When compiled, the SNUSP code above produces the Perl code below:

#!perl
use strict;
use warnings;
use vars qw($row $col @st @data @threads);
do "C\:\\Documents\ and\ Settings\\Ben\\RosettaCode\\SNUSP_common\.pl" or die;
$data[$col] += 72; # 72 of '+'
print chr $data[$col];# L_30_6 '.'
$data[$col] += 29; # 29 of '+'
print chr $data[$col];# L_6_8 '.'
$data[$col] += 7; # 7 of '+'
print chr $data[$col];# D_1_14 '.'
print chr $data[$col];# R_2_15 '.'
$data[$col] += 3; # 3 of '+'
print chr $data[$col];# D_5_13 '.'
++$col;# D_5_14 '>'
$data[$col] += 32; # 32 of '+'
print chr $data[$col];# D_24_15 '.'
--$col; $col < 0 and die;# R_25_16 '<'
$data[$col] += 8; # 8 of '+'
print chr $data[$col];# D_28_12 '.'
$data[$col] -= 8; # 8 of '-'
print chr $data[$col];# D_35_12 '.'
$data[$col] += 3; # 3 of '+'
print chr $data[$col];# L_33_15 '.'
$data[$col] -= 6; # 6 of '-'
print chr $data[$col];# U_36_10 '.'
$data[$col] -= 8; # 8 of '-'
print chr $data[$col];# U_40_14 '.'
++$col;# U_40_12 '>'
++$data[$col];# U_40_11 '+'
print chr $data[$col];# U_40_10 '.'
goto (pop @st);# U_40_9 '#'
STACK_UNDERFLOW: ;
EXIT: exit($data[$col] || 0);

This code produces:

Output:

Hello, world!

The compiler depends on File::Spec, which has been part of the perl core since version 5.004_05 (way back in 1999). If you have a version of perl older than that, you can get File::Spec from CPAN.

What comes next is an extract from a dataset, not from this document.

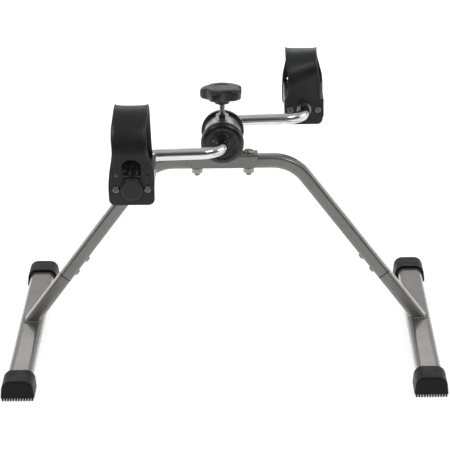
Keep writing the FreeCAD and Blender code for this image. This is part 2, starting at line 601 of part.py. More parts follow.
# ---------------------------------------------------------------- tension screw and knob
def tension():
    nut_bottom = NUT_TOP - TENSION_NUT_HEIGHT
    nut = hexagon_nut(TENSION_NUT_FLATS, SCREW_RADIUS + RUNNING_FIT, TENSION_NUT_HEIGHT,
                      Vector(0, 0, nut_bottom), Z_AXIS, X_AXIS)
    nodes["tension_nut"] = nut.cut(rod(DRUM_RADIUS, DRUM_LENGTH, HUB - Y_AXIS * (DRUM_LENGTH / 2), Y_AXIS))
    screw_top = KNOB_BOTTOM + KNOB_SCREW_DEPTH
    screw = rod(SCREW_RADIUS, screw_top - SCREW_TIP, Vector(0, 0, SCREW_TIP), Z_AXIS)
    nodes["tension_screw"] = screw
    nodes["tension_knob"] = knob().cut(screw)


def knob_outline():
    """Star outline: round lobes joined by round scallops, every arc tangent to the next."""
    lobe_reach = KNOB_RADIUS - KNOB_LOBE_ROUND
    half_pitch = math.pi / KNOB_LOBES
    link = KNOB_LOBE_ROUND + KNOB_SCALLOP_ROUND
    across = lobe_reach * math.cos(half_pitch)
    scallop_reach = across + math.sqrt(link ** 2 - (lobe_reach * math.sin(half_pitch)) ** 2)
    edges = []
    for i in range(KNOB_LOBES):
        lobe_angle = math.radians(KNOB_FIRST_LOBE_ANGLE) + 2 * i * half_pitch
        lobe = Vector(math.cos(lobe_angle), math.sin(lobe_angle), 0) * lobe_reach
        scallops = []
        for turn in (-half_pitch, half_pitch, 3 * half_pitch):
            scallop_angle = lobe_angle + turn
            scallops.append(Vector(math.cos(scallop_angle), math.sin(scallop_angle), 0) * scallop_reach)
        next_angle = lobe_angle + 2 * half_pitch
        next_lobe = Vector(math.cos(next_angle), math.sin(next_angle), 0) * lobe_reach
        share = KNOB_LOBE_ROUND / link
        enter = lobe + (scallops[0] - lobe) * share
        leave = lobe + (scallops[1] - lobe) * share
        tip = lobe * (KNOB_RADIUS / lobe_reach)
        beyond = next_lobe + (scallops[1] - next_lobe) * share
        trough = scallops[1] * ((scallop_reach - KNOB_SCALLOP_ROUND) / scallop_reach)
        edges.append(Part.Arc(enter, tip, leave).toShape())
        edges.append(Part.Arc(leave, trough, beyond).toShape())
    return Part.Wire(edges)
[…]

If STDIN is a terminal, the compiled program will attempt to use Term::ReadKey.

If it cannot, it will fall back to using select(), if it needs a nonblocking read.

If you don't have Term::ReadKey, you can get it from CPAN.

If you're on Windows, the multi-threaded example program won't run properly without Term::ReadKey (it'll just block), but other SNUSP programs will work just fine.

If you're on Linux, the multi-threaded example code will run until you hit enter, rather than until you hit any key. The /bin/stty program could help with that, but Term::ReadKey works, and is vastly more portable.

The easiest way to install modules from CPAN is to use the 'cpan' program which is included with perl, and which has been since version 5.004 (released in 1997).